As medidas de adaptação adequadas devem levar em consideração os impactos presentes e futuros das mudanças climáticas para o investimento de capital, construção de infraestruturas e implementação de ações, de modo que elas não se tornem dependentes do clima nem aumentem a vulnerabilidade local ou de outro setor.

A má-adaptação é, geralmente, uma consequência não intencional que deve ser evitada com planejamento flexível, integrado, multi-setorial, inclusivo e de longo prazo. Nas palavras do texto: “existe uma janela cada vez mais estreita que possibilita o desenvolvimento resiliente ao clima”. Soluções baseadas na natureza e em ecossistemas, programas sociais, tecnologia e infraestrutura tem papel fundamental para promoção de segurança alimentar, hídrica, econômica e social, contribuindo para adaptação e resiliência das comunidades e evitando medidas mal adaptativas.

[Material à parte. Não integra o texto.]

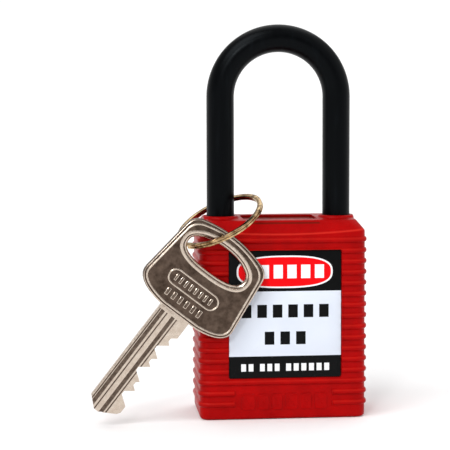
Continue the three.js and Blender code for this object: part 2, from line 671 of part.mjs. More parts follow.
// Bow outline: a rounded trapezoid, wider by the blade, with a bulging far end and the ring's slot.
function bowShape() {
  const shape = new THREE.Shape();
  const foot = 3.6;
  const head = BOW_LENGTH - BOW_CROWN;
  const headRight = BOW_HEAD_HALF + BOW_CUT_SIDE;
  const footRight = BOW_FOOT_HALF + BOW_CUT_SIDE;
  shape.moveTo(-BLADE_HEIGHT / 2, 0);
  shape.quadraticCurveTo(-BOW_FOOT_HALF - 0.6, 1, -BOW_FOOT_HALF, foot + 1.5);
  shape.lineTo(-BOW_HEAD_HALF - 0.3, head - 2);
  shape.quadraticCurveTo(-BOW_HEAD_HALF, head, -BOW_HEAD_HALF + 2, head + 0.8);
  shape.quadraticCurveTo(BOW_CUT_SIDE / 2, BOW_LENGTH + 0.8, headRight - 2, head + 0.4);
  shape.quadraticCurveTo(headRight, head - 0.4, headRight + 0.3, head - 2.4);
  shape.lineTo(footRight, foot + 1.2);
  shape.quadraticCurveTo(footRight + 0.6, 0.8, BLADE_HEIGHT / 2 + 2, 0);
  shape.lineTo(BLADE_HEIGHT / 2, 0);
  return shape;
}

function slotShape() {
  const shape = new THREE.Shape();
  shape.absellipse(0.2, SLOT_FROM_SHOULDER, SLOT_HALF_LENGTH, SLOT_HALF_HEIGHT, 0, 2 * Math.PI);
  return shape;
}

function makeKey() {
  const slab = (shape, thick, curveSegments) => {
    const geometry = new THREE.ExtrudeGeometry(shape, { depth: thick, curveSegments, bevelEnabled: false });
    geometry.translate(0, 0, -thick / 2);
    return solid(geometry);
  };
  const grooves = grooveCentres().map((centre, i) => {
    const side = i % 2 ? -1 : 1;
    const face = (side * BLADE_THICK) / 2;
    const floor = face - side * GROOVE_DEPTH;
    const beyond = face + side;
    const half = GROOVE_WIDTH / 2;
    const low = Math.min(floor, beyond);
    return box(centre - half, centre + half, -BLADE_LENGTH - 1, -0.8, low, low + GROOVE_DEPTH + 1);
  });
  const blade = cut(slab(bladeShape(), BLADE_THICK, 4), grooves);
  const bow = slab(bowShape(), BOW_THICK, 8).subtract(slab(slotShape(), 2 * BOW_THICK, 24));
  const key = blade.add(bow);
  const geometry = geometryOf(key);
  geometry.rotateX(Math.PI / 2); // the outline stands up, and the face of the key looks along -Y
  return geometry;
}

// ---- Split ring ----

function makeRing() {
  const inner = RING_RADIUS - RING_WIDE / 2;
  const outer = RING_RADIUS + RING_WIDE / 2;
  const half = RING_THICK / 2;
  const soft = 0.3;
  const corners = [
    [inner, -half + soft],
    [inner + soft, -half],
    [outer - soft, -half],
    [outer, -half + soft],
    [outer, half - soft],
    [outer - soft, half],
    [inner + soft, half],
    [inner, half - soft],
    [inner, -half + soft],
  ];
  const geometry = new THREE.LatheGeometry(
    corners.map(([r, z]) => new THREE.Vector2(r, z)),
    40,
  );
  geometry.rotateX(Math.PI / 2);
  return geometry;
}

const leaning = new THREE.Group();
leaning.position.set(-LEG_X - RING_LEFT, -RING_FRONT, BODY_HEIGHT - RING_BELOW_TOP);
leaning.rotation.order = "ZYX";
leaning.rotation.z = RING_LEAN_TOWARDS * DEG;
leaning.rotation.y = RING_LEAN * DEG;
padlock.add(leaning);
place(leaning, "key_ring", makeRing(), brassPlate);

// ---- Where the key hangs ----

// The point on the low side of the wire that lies in the plane y.
function wireAt(y) {
  const low = RING_LEAN_TOWARDS * DEG;
  const lean = RING_LEAN * DEG;
  const alongY = Math.sin(low) * Math.cos(lean);
  const acrossY = Math.cos(low);
  const reach = RING_RADIUS * Math.hypot(alongY, acrossY);
  const turn = Math.atan2(acrossY, alongY) + Math.acos((y + RING_FRONT) / reach);
  const wire = new THREE.Vector3(Math.cos(turn), Math.sin(turn), 0).multiplyScalar(RING_RADIUS);
  return wire.applyEuler(leaning.rotation).add(leaning.position);
}

const keyY = -(HALF_DEPTH + RIB_PROUD + KEY_STAND_OFF + BOW_THICK / 2);
const hangPoint = wireAt(keyY);
const keyTurn = KEY_TURN * DEG;
const [hangAcross, hangAlong] = HANG_POINT;
const hanging = new THREE.Group();
hanging.position.set(
  hangPoint.x - hangAcross * Math.cos(keyTurn) - hangAlong * Math.sin(keyTurn),
  keyY,
  hangPoint.z + hangAcross * Math.sin(keyTurn) - hangAlong * Math.cos(keyTurn),
);
hanging.rotation.y = keyTurn;
padlock.add(hanging);
place(hanging, "key", makeKey(), nickel);

export default padlock;
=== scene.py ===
# %% [markdown]
# # A safety padlock
# The lock is a ribbed nylon block with a nylon shackle. A nickel plated key hangs from the shackle on a
# split ring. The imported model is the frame: its nodes say where every piece is, so nothing here is
# fitted by eye. The frame is in metres. Each piece is drawn a thousand times too big, one unit to the
# millimetre, because cuts are surest on numbers near one, and is brought to real size by `MM` when it
# is finished.

# %% Load the frame
import math

import bmesh
import bpy
from mathutils import Matrix, Vector


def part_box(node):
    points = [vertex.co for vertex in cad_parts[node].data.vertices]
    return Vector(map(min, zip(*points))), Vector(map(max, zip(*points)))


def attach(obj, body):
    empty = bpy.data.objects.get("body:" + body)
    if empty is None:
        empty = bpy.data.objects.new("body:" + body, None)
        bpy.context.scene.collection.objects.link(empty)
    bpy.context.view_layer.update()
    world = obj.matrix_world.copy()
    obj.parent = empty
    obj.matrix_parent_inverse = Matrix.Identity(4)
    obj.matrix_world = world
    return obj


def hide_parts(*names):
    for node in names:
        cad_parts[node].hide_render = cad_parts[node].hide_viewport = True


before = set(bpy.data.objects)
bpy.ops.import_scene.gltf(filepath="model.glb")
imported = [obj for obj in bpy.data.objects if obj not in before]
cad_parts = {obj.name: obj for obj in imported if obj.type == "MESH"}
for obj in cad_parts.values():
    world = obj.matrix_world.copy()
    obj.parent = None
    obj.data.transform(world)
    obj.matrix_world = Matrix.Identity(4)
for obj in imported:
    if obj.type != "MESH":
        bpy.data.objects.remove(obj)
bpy.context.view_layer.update()  # frame["bodies"], ["nodes"], ["joints"], ["record"]
MM = 0.001

# %% [markdown]
# Operators act on whatever is selected, and loading leaves every node selected. These helpers clear the
# selection, add a primitive at its size and place, pick faces or edges by rule, and round the corners
# of a block. `edit` and `pick` work in edit mode, which is how the same moves are made by hand.

# %% Helpers for picking and starting pieces
def clear():
    if bpy.context.object and bpy.context.object.mode == "EDIT":
        bpy.ops.object.mode_set(mode="OBJECT")
    bpy.ops.object.select_all(action="DESELECT")


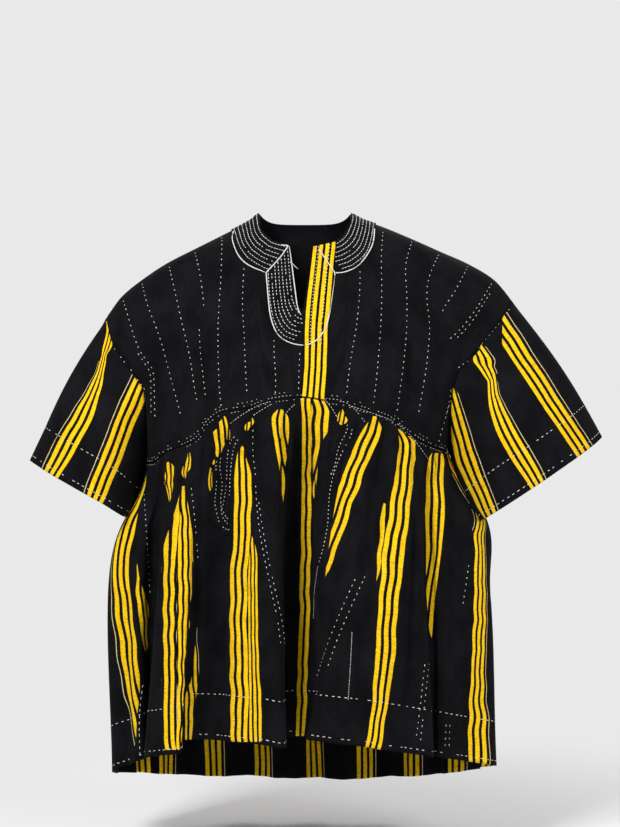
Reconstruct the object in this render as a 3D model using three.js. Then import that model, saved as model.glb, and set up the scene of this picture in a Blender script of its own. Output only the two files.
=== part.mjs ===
// A worn hand-woven cotton smock: boxy yoke in two panels, two short sleeves, a long gathered skirt in two panels,
// a stitched facing round the neck and its slit, a striped strip beside the slit, and two pocket facings.
// Millimetres, +Z up, front towards -Y. The origin lies between the shoulders, at the height of the neck's sides.
import * as THREE from "three";

const CLOTH = 2.0; // wall of the hand-woven body cloth
const TRIM = 1.2; // wall of what is sewn on top of it
const SEAM = 0.3; // gap between two pieces at a seam
const GATHER_SEAM = 0.45; // the gap along the curved gather seam, measured down the cloth
const LIFT = 1.2; // a sewn-on piece's underside above the cloth that carries it

const NECK_HALF = 72; // half the neck opening's width
const NECK_BACK_RISE = 30; // how far the back of the neck would rise over its sides, before it is cut
const BACK_NECK_DROP = 12; // the back neckline, below the origin
const SHOULDER_ROUND = 70; // drop over which the cloth turns from the shoulder ridge to the chest
const FRONT_SHOULDER = 62; // half depth of the front there
const BACK_SHOULDER = 64;
const FRONT_SEAM_DEPTH = 138; // depth of the gather seam at the middle of the front
const BACK_SEAM_DEPTH = 126;
const CHEST_SWELL = 1.3; // how late the yoke's depth grows below the shoulders
const SEAM_MIDDLE = -12.5; // x of the gather seam's middle
const SEAM_HALF = 240.5; // half its width
const ROUNDNESS = 2.4; // of the seam's plan, from ellipse (2) towards a box

const point = (x, y, z) => new THREE.Vector3(x, y, z);
const mix = (a, b, t) => a + (b - a) * t;
const clamp = (t) => Math.min(1, Math.max(0, t));
const ease = (t) => clamp(t) * clamp(t) * (3 - 2 * clamp(t));
const bell = (t) => (Math.abs(t) < 1 ? (1 + Math.cos(Math.PI * t)) / 2 : 0);

// A table is written as named columns and one row for each section or fold.
const table = (names, rows) =>
  rows.map((row) => Object.fromEntries(names.map((name, i) => [name, row[i]])));

// A monotone cubic through column `of` over column `by`, so that no curve swings past its rows.
function curve(rows, by, of) {
  const x = rows.map((row) => row[by]);
  const y = rows.map((row) => row[of]);
  const last = x.length - 1;
  const slope = x.slice(1).map((_, i) => (y[i + 1] - y[i]) / (x[i + 1] - x[i]));
  const tangent = x.map((_, i) => {
    if (i === 0) return slope[0];
    if (i === last) return slope[last - 1];
    return slope[i - 1] * slope[i] <= 0
      ? 0
      : (2 * slope[i - 1] * slope[i]) / (slope[i - 1] + slope[i]);
  });
  return (at) => {
    const t = Math.min(x[last], Math.max(x[0], at));
    let i = 0;
    while (i < last - 1 && t > x[i + 1]) i += 1;
    const h = x[i + 1] - x[i];
    const s = (t - x[i]) / h;
    return (
      y[i] * (1 + 2 * s) * (1 - s) ** 2 +
      tangent[i] * h * s * (1 - s) ** 2 +
      y[i + 1] * s * s * (3 - 2 * s) +
      tangent[i + 1] * h * s * s * (s - 1)
    );
  };
}

// A Catmull-Rom curve through column `of`, over the row number: it rounds a fold's crest and root.
function rolling(rows, of) {
  const y = rows.map((row) => row[of]);
  const last = y.length - 1;
  return (at) => {
    const i = Math.min(last - 1, Math.max(0, Math.floor(at)));
    const s = at - i;
    const a = y[i];
    const b = y[i + 1];
    const before = i > 0 ? y[i - 1] : 2 * a - b;
    const after = i + 2 <= last ? y[i + 2] : 2 * b - a;
    return (
      a +
      0.5 * s * (b - before + s * (2 * before - 5 * a + 4 * b - after + s * (3 * (a - b) + after - before)))
    );
  };
}

// ---- solids -------------------------------------------------------------------------------------------------------

// Unit normals of a grid of points, pointing to the side that `outward` gives.
function gridNormals(points, closed, outward) {
  const columns = points.length;
  const rows = points[0].length;
  return points.map((column, i) =>
    column.map((here, j) => {
      const left = closed ? (i + columns - 1) % columns : Math.max(0, i - 1);
      const right = closed ? (i + 1) % columns : Math.min(columns - 1, i + 1);
      const across = points[right][j].clone().sub(points[left][j]);
      const down = points[i][Math.min(rows - 1, j + 1)].clone().sub(points[i][Math.max(0, j - 1)]);
      return down.cross(across).normalize().multiplyScalar(outward);
    }),
  );
}

// A wall between two grids of the same size: closed at its rims, and joined end to end where `closed`.
function wallGeometry(outer, inner, closed, outward) {
  const columns = outer.length;
  const rows = outer[0].length;
  const positions = [...outer.flat(), ...inner.flat()].flatMap((p) => [p.x, p.y, p.z]);
  const faces = [];
  const at = (side, i, j) => side * columns * rows + (i % columns) * rows + j;
  const quad = (a, b, c, d) => faces.push(...(outward > 0 ? [a, b, c, a, c, d] : [a, c, b, a, d, c]));
  const spans = closed ? columns : columns - 1;
  for (let i = 0; i < spans; i += 1) {
    for (let j = 0; j < rows - 1; j += 1) {
      quad(at(0, i, j), at(0, i, j + 1), at(0, i + 1, j + 1), at(0, i + 1, j));
      quad(at(1, i, j), at(1, i + 1, j), at(1, i + 1, j + 1), at(1, i, j + 1));
    }
    quad(at(0, i, 0), at(0, i + 1, 0), at(1, i + 1, 0), at(1, i, 0));
    quad(at(0, i, rows - 1), at(1, i, rows - 1), at(1, i + 1, rows - 1), at(0, i + 1, rows - 1));
  }
  if (!closed)
    for (let j = 0; j < rows - 1; j += 1) {
      quad(at(0, 0, j), at(1, 0, j), at(1, 0, j + 1), at(0, 0, j + 1));
      quad(at(0, columns - 1, j), at(0, columns - 1, j + 1), at(1, columns - 1, j + 1), at(1, columns - 1, j));
    }
  const geometry = new THREE.BufferGeometry();
  geometry.setAttribute("position", new THREE.Float32BufferAttribute(positions, 3));
  geometry.setIndex(faces);
  return geometry;
}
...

A figura acima demonstra a janela estreita de oportunidade para alcançarmos um futuro resiliente do ponto de vista climático:

  • As engrenagens da coluna da esquerda representam as escolhas de adaptação, mitigação e desenvolvimento social que possibilitam ações de maior (verde) ou menor (vermelho) resiliência climática.
  • No centro da figura estão ilustradas as trajetórias de desenvolvimento resultantes dessas escolhas.
  • Em pontilhado são as oportunidades perdidas de uma trajetória mais ambiciosa em relação às mudanças climáticas.
  • Em verde, trajetórias mais aderentes ao cenário de 1,5°C de aquecimento médio, enquanto em vermelho, trajetórias para cenários de maior aquecimento.
  • O ano de 2030 é a meta de atingimento dos 17 Objetivos do Desenvolvimento Sustentável da ONU (SDG em inglês).
  • Os “raios” indicam momentos de ruptura climática ou não climática, como por exemplo a pandemia do COVID 19, chuvas intensas ou secas extremas.
  • À direita estão as ações e resultados que caracterizam as trajetórias de desenvolvimento. Quanto mais próxima do verde, maior a resiliência climática e em oposição, quanto mais próxima do vermelho menor é a resiliência.

O Terceiro Relatório do IPCC, do Grupo de Trabalho III (WGIII-AR6), sobre mitigação, está previsto para maio de 2022.

¹Lock in é a expressão em inglês para “aprisionamento tecnológico”, ou seja, quanto mais uma tecnologia é adotada, mais difícil é de substituí-la, porque a sua estrutura vai se consolidando e se tornando difícil de romper.